Tuning isn’t about blindly adding flags.
It’s a measure → analyze → adjust → re-measure cycle.


Understanding JVM Option Syntax

java [standard options] [non-standard options] -jar app.jar

-X  : Non-standard (may vary by JVM implementation)
-XX : Advanced runtime options (core of production tuning)
-XX:+OptionName  → enable
-XX:-OptionName  → disable
-XX:OptionName=value → set value

1. Heap Memory Configuration

Basic Settings

java -jar app.jar \
  -Xms512m \    # Initial heap size (minimum)
  -Xmx2g        # Maximum heap size

Why Set Xms = Xmx

-Xms2g -Xmx2g

When Xms < Xmx, the JVM dynamically grows and shrinks the heap.
Each expansion incurs OS memory allocation overhead + GC → latency spikes.

In production, fix Xms = Xmx for predictable, stable behavior.

Sizing Formula

Total JVM memory ≈ Heap + Metaspace + Thread Stacks + Off-Heap + JIT code cache

Heap = 70–75% of total is the standard recommendation

Example: 8GB server RAM:
  -Xms6g -Xmx6g
  Remaining 2GB: OS + Metaspace + other

Metaspace Configuration

Java 8’s PermGen was replaced by Metaspace.
Default is unlimited → class leaks can exhaust all server memory.
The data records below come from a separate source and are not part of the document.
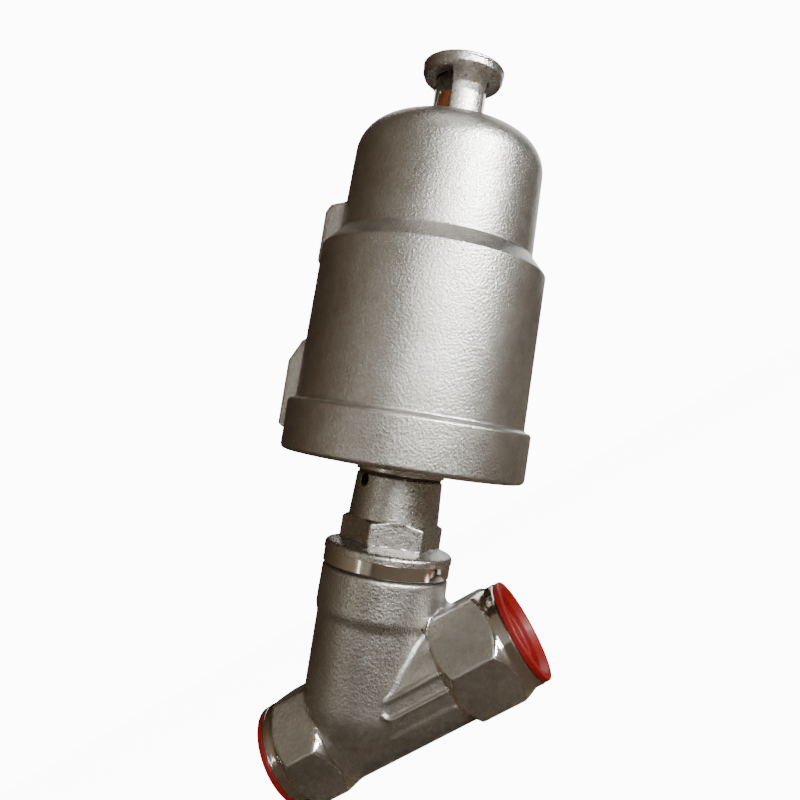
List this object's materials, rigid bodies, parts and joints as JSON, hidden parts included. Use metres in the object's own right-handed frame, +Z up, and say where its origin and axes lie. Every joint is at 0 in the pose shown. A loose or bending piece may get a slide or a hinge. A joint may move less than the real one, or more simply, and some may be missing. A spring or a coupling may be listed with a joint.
{
  "type": "angle seat valve",
  "caption": "Stainless steel pneumatic angle seat valve with a sprung piston actuator, threaded pipe ports closed by red caps and a clear position indicator",
  "frame": {"origin": "centre of the inlet port, on the pipe axis, where its thread starts inside the relief", "axes": "+X runs along the pipe from inlet to outlet, +Z is up, the stem leans 51 degrees over the pipe in the XZ plane, and +Y completes the right-handed frame"},
  "size_m": [0.218, 0.0992, 0.2386],
  "materials": {
    "cast_steel": "bead-blasted cast stainless steel",
    "machined_steel": "turned stainless steel, polished on the bonnet ring",
    "spring_steel": "drawn spring wire",
    "piston_metal": "machined aluminium",
    "dark_screw": "blackened steel",
    "grey_gasket": "fibre gasket",
    "guide_plastic": "filled bearing plastic",
    "white_packing": "fluoropolymer",
    "black_rubber": "moulded seal rubber",
    "red_cap": "moulded plastic, slightly glossy",
    "indicator_orange": "moulded plastic",
    "clear_sleeve": "clear plastic tube"
  },
  "bodies": {
    "valve": {"valve_body": "cast_steel", "bonnet": "machined_steel", "bonnet_gasket": "grey_gasket", "guide_bush": "guide_plastic", "packing_spring": "spring_steel", "packing_washer": "machined_steel", "packing_rings": "white_packing", "gland_nut": "machined_steel", "stem_wiper": "black_rubber", "set_screw": "dark_screw", "neck_seal": "black_rubber", "neck_ring": "spring_steel", "neck_washer": "guide_plastic"},
    "actuator": {"actuator_cylinder": "cast_steel", "base_cover": "machined_steel", "cover_seal": "black_rubber", "outer_spring": "spring_steel", "inner_spring": "spring_steel", "spring_plate": "machined_steel", "rod_seal": "black_rubber", "sleeve_seal": "black_rubber", "indicator_guard": "cast_steel", "indicator_sleeve": "clear_sleeve"},
    "stem": {"stem": "machined_steel", "valve_disc": "machined_steel", "seat_ring": "white_packing", "disc_retainer": "machined_steel", "disc_nut": "machined_steel", "piston": "piston_metal", "piston_seal": "black_rubber", "piston_guide_ring": "guide_plastic", "piston_washer": "machined_steel", "piston_nut": "machined_steel", "indicator_rod": "machined_steel", "indicator_cap": "indicator_orange"},
    "inlet_cap": {"inlet_cap": "red_cap"},
    "outlet_cap": {"outlet_cap": "red_cap"}
  },
  "joints": [
    {"name": "actuator_turn", "type": "hinge", "parent": "valve", "child": "actuator", "pos_m": [0.0303, 0, 0], "axis": [0.6293, 0, 0.7771], "continuous": true},
    {"name": "stem_lift", "type": "slide", "parent": "valve", "child": "stem", "axis": [0.6293, 0, 0.7771], "range_m": [0, 0.008], "stiffness_N_per_m": 12000, "springref_m": -0.03, "deforming": ["outer_spring", "inner_spring"]},
    {"name": "inlet_cap_pull", "type": "slide", "parent": "valve", "child": "inlet_cap", "axis": [-1, 0, 0], "range_m": [0, 0.04]},
    {"name": "outlet_cap_pull", "type": "slide", "parent": "valve", "child": "outlet_cap", "axis": [1, 0, 0], "range_m": [0, 0.04]}
  ]
}
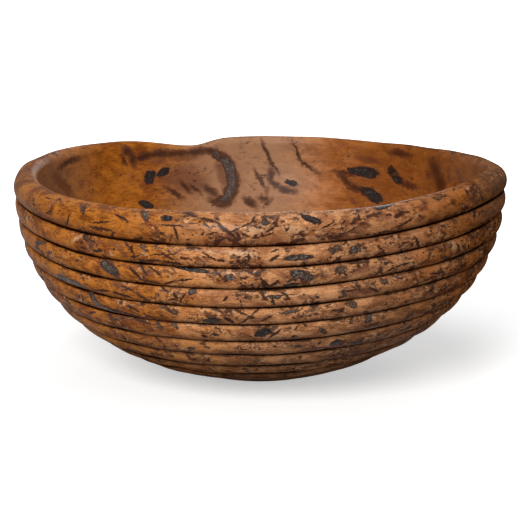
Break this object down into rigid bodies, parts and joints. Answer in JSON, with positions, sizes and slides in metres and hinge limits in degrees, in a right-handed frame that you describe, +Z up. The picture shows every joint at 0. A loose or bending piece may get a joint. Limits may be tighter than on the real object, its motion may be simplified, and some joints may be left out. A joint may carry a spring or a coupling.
{
  "type": "burl wood bowl",
  "caption": "Deep round bowl turned from one burl, with a rolled rim, beaded sides, a plain hollow, a flat foot and polished bark inclusions.",
  "frame": {"origin": "middle of the flat foot", "axes": "+Z up out of the hollow, -Y towards the side that the picture shows, +X to its right"},
  "size_m": [0.36, 0.36, 0.1557],
  "materials": {
    "burl_wood": "waxed and polished burl, honey brown to red brown with dark flecks, soft sheen",
    "bark_slate": "polished bark filling, slate blue-grey, glossy",
    "bark_dark": "polished bark filling, near black with a green cast, glossy"
  },
  "bodies": {
    "root": {"bowl_body": "burl_wood", "bark_rim_slash": "bark_slate", "bark_rim_oval": "bark_dark", "bark_rim_dot": "bark_slate", "bark_rim_streak": "bark_dark", "bark_rim_crest": "bark_dark", "bark_bead1_bar": "bark_slate", "bark_bead1_spot": "bark_slate", "bark_bead2_left": "bark_slate", "bark_bead2_streak": "bark_dark", "bark_bead2_oval": "bark_slate", "bark_bead2_mottle": "bark_slate", "bark_bead2_lobe": "bark_dark", "bark_bead3_left": "bark_slate", "bark_bead3_spot": "bark_slate", "bark_bead3_lens": "bark_slate", "bark_bead4_hook": "bark_slate", "bark_bead4_bar": "bark_dark", "bark_bead5_patch": "bark_dark", "bark_bead5_spot": "bark_slate", "bark_bead6_patch": "bark_dark", "bark_hollow_crescent": "bark_slate", "bark_hollow_left_lower": "bark_dark", "bark_hollow_left_upper": "bark_dark", "bark_hollow_left_low": "bark_dark", "bark_hollow_centre": "bark_dark", "bark_hollow_right_bar": "bark_dark", "bark_hollow_right_hook": "bark_dark", "bark_hollow_right_low": "bark_dark"}
  },
  "joints": []
}
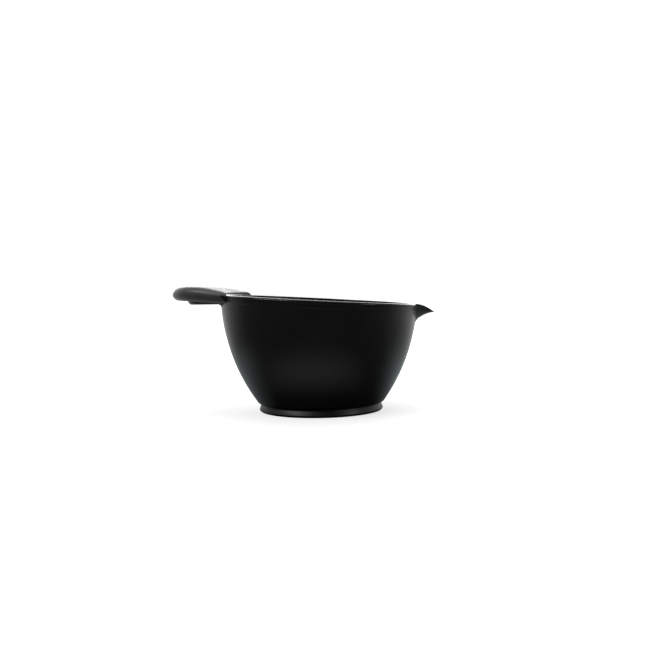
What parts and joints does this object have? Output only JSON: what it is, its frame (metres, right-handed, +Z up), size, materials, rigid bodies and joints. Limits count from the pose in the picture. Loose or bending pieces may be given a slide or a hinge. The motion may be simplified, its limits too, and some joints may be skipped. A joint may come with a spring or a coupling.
{
  "type": "hair color bowl",
  "caption": "Round mixing bowl with a sloping rim, a pouring beak, an arched lug handle under a soft grip, and a rubber ring under its foot.",
  "frame": {"origin": "on the table under the bowl's axis, at the middle of the base ring's flat underside", "axes": "+Z up along the bowl's axis, +X from the axis towards the pouring beak, so the handle points to -X"},
  "size_m": [0.1667, 0.1252, 0.0799],
  "materials": {
    "bowl": "satin",
    "base_ring": "matte",
    "handle_grip": "matte"
  },
  "bodies": {
    "root": {"bowl": "bowl", "base_ring": "base_ring", "handle_grip": "handle_grip"}
  },
  "joints": []
}
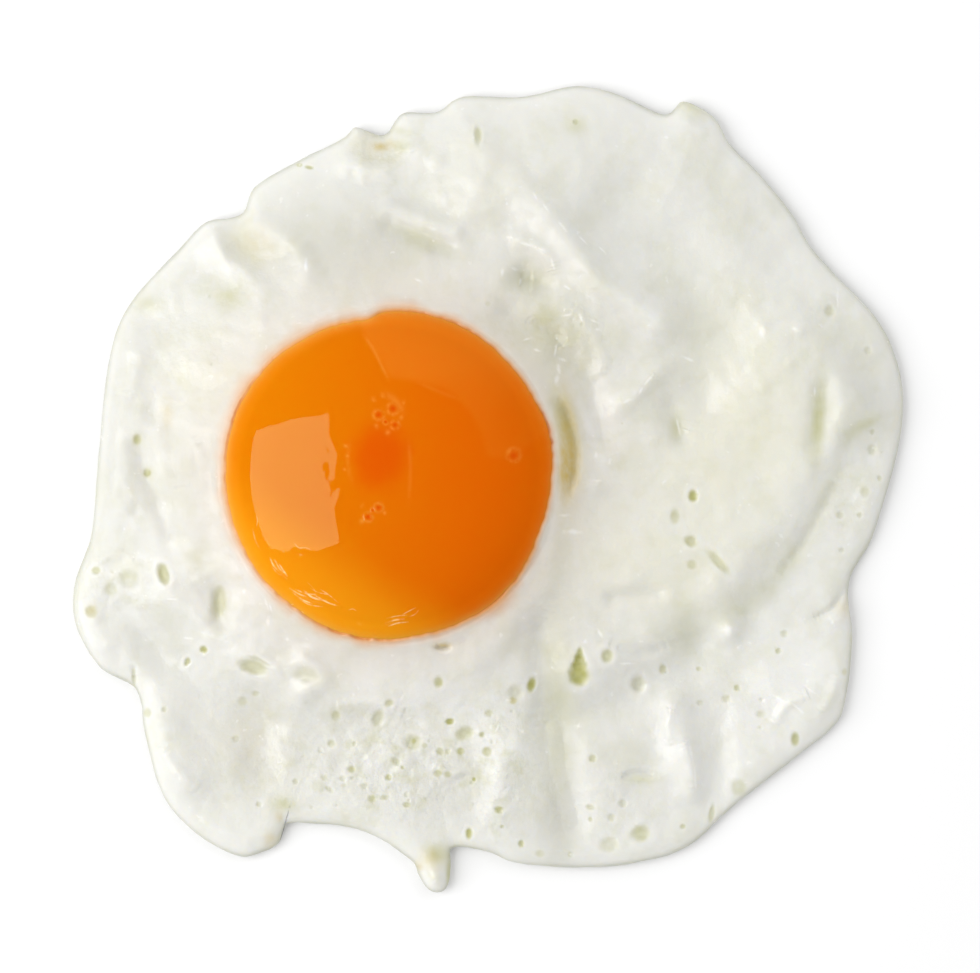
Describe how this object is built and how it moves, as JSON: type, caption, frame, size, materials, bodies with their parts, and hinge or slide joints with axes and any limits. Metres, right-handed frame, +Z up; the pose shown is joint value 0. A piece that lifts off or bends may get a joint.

-XX:MetaspaceSize=256m        # Initial Metaspace size
-XX:MaxMetaspaceSize=512m     # Maximum limit (always set this)

2. GC Algorithm Selection

GC Algorithm Comparison

GCIntroducedCharacteristicsBest For
Serial GCJava 1Single thread, STWSingle-core, embedded
Parallel GCJava 1.4Multi-thread, throughput-firstBatch, bulk processing
G1 GCJava 7 (default 9+)Predictable pauseStandard for API servers
ZGCJava 11+< 1ms pause, large heapUltra-low latency
ShenandoahJava 12+Similar to ZGC, Red HatUltra-low latency
java -jar app.jar \
  -XX:+UseG1GC \
  -XX:MaxGCPauseMillis=200 \         # Target pause time (ms) — set per SLA
  -XX:G1HeapRegionSize=16m \         # Region size (1–32MB, Heap/2048 recommended)
  -XX:G1NewSizePercent=20 \          # Minimum Young generation ratio
  -XX:G1MaxNewSizePercent=40 \       # Maximum Young generation ratio
  -XX:G1MixedGCCountTarget=8 \       # Mixed GC count (lower = more aggressive reclaim)
  -XX:InitiatingHeapOccupancyPercent=45 \  # Old GC trigger threshold (default 45%)
  -XX:+ParallelRefProcEnabled \      # Parallelize reference processing
  -XX:+G1EagerReclaimHumongousObjects   # Early reclaim of large objects (Java 12+)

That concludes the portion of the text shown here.